South Africa (probable XI) 1 Aiden Markram, 2 Dean Elgar, 3 Theunis de Bruyn, 4 Faf du Plessis (capt), 5 Temba Bavuma, 6 Quinton de Kock (wk), 7 Vernon Philander, 8 Keshav Maharaj, 9 Kagiso Rabada, 10 Lungi Ngidi/Anrich Nortje/Senuran Muthusamy, 11 Dane Piedt
Pitch and conditions
Cricket, say hello to climate change. Well past the monsoon season, it is still raining in many parts of India, devastatingly so, and the east coast is particularly unpredictable. There is forecast for some interruption on each of the days, and the pitch preparation is bound to be affected as well. It won't, however, turn into the seaming monster that Eden Gardens became when it rained a lot in the lead-up to the Test against Sri Lanka two years ago. Virat Kohli said it was a typical Vizag pitch, which means slow turn, which South Africa won't like. However, if there is excessive moisture retained, there could be some vicious turn at the start of the Test as evidenced in Bangalore against Australia in 2016-17.
Stats and trivia
Jadeja is two away from becoming the tenth Indian to take 200 Test wickets. If he does it in this, his 44th, Test, Jadeja will be the second-fastest Indian to mark, behind Ashwin's 37 and ahead of Harbhajan Singh's 46.
Maharaj needs six more to become the 17th South Africa bowler to take 100 Test wickets.
"The credit goes to the team. We laid down a vision in 2015 that we were going to be flexible. We were going to choose sides according to the conditions because we wanted results, we wanted to be successful, we wanted to be at the top of the world. If the team hadn't bought into it, it can become difficult to play with the intent we have played with."

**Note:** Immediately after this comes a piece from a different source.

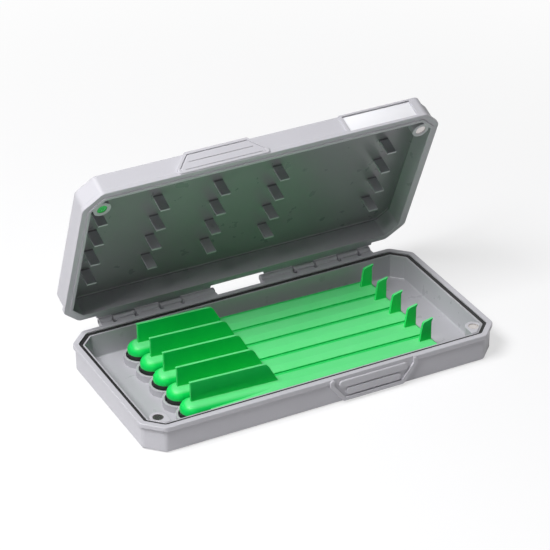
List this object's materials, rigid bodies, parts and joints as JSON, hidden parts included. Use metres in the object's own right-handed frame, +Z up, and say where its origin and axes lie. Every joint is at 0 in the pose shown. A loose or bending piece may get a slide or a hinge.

Virat Kohli is happy with where the team is headed since he took over full time in 2015
"It's really exciting. It's something fresh, it's something new. We have played a lot of Test cricket, but this is the first of its kind. Playing India in any conditions is tough, playing them at home is tougher, so it is a nice challenge, but I am more excited about the World Test Championship. Right now we don't know if it is a good or a bad system. It is something you have to go through yourself."